Anyone on here got one or checked them out? Ive been looking at them. They are a lot cheaper than a rhino and ranger. Just looking for some feedback.


----------



## coltday (Jan 24, 2011)

Motor is made by CFMOTO, don't know much about them.. Therefore, I'd be leary myself. But who knows? Priced around $6,500 new, I'd check on the warranty and stuff. You could find a nice used UTV for $6,500 in my opinion!


----------



## GA DAWG (Jan 24, 2011)

Extended warrenty is pretty high. I was just thinking all of them were new comers at one time. Plus they come with a winch and radio already in em. Ive looked for used ones. Id really like to have the ranger 400  but they must be so new. I cant find a used one. Where is the cheapest place to buy a new polaris?


----------



## coltday (Jan 25, 2011)

A place in Tifton, Ga.
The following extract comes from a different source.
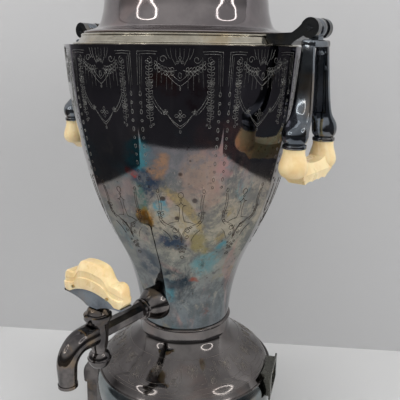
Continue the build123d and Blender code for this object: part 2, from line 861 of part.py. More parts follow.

I believe it's Tifton Motorsports... Seems to be the cheapest in South Georgia and have great service department and overall good people. About the Armadillo, I've done some research and read some reviews on CFMOTO.. Seem's to be pretty legit to be honest. Read some tests done on some of CFMOTO's products. Seems the motor was heavily inspired by Suzuki's design on their 500 models. One guy said he had both a Armadillo and a Rhino and loves his Armadillo. Also saw where Polaris and Suzuki have been talking with CFMOTO on some collabaration?? That price does look alot better than 9 grand for competitors, even get the "4 door" for really cheap as well!


----------



## GA DAWG (Jan 25, 2011)

Yeah the 4 door aint but 7500.


----------



## chadf (Jan 25, 2011)

Isn' t this what your yota is for ?


----------



## rjcruiser (Jan 25, 2011)

I'd rather get a mini truck from Japan and those can be had for $3-5k


----------



## Fuller (Jan 25, 2011)

A guy in my hunting club has the 4 door. Not much leg room and he flipped it and about killed himself this year. Other than that, I don't know much about them. I would go with a used polaris or yamaha or even a kawasaki.


----------



## coltday (Jan 26, 2011)

I love the mini trucks, they just don't have much ground clearance and don't do too well in rough terrain. I've driven them on and off-road and would still buy one for the right price! We've had "decent" luck with Rhino's. I love Yamaha all around. Grizzly is a great wheeler and we like their outboard motors. But for some reason we've had problems with the Rhinos. But then again, some people don't?? Don't get me wrong we USE them. Polaris, I used to HATE them. Always stayed torn up, and was expensive to fix. My buddy bought a Razor, we tricked it out and it was a beast! Don't know much about the Kawasaki T-Rex or the Honda Big Red. Like I said, we used (and probably abused) what we had because thats what we bought them for was play not work. But if you take care of almost anything it will hold up, regular service and such.


----------



## Ole Crip (Feb 10, 2011)

GA DAWG said:


> Anyone on here got one or checked them out? Ive been looking at them. They are a lot cheaper than a rhino and ranger. Just looking for some feedback.


www.riders wholesale.com check out there warranty on the 800 wolverine and there 700 rhino look alike


----------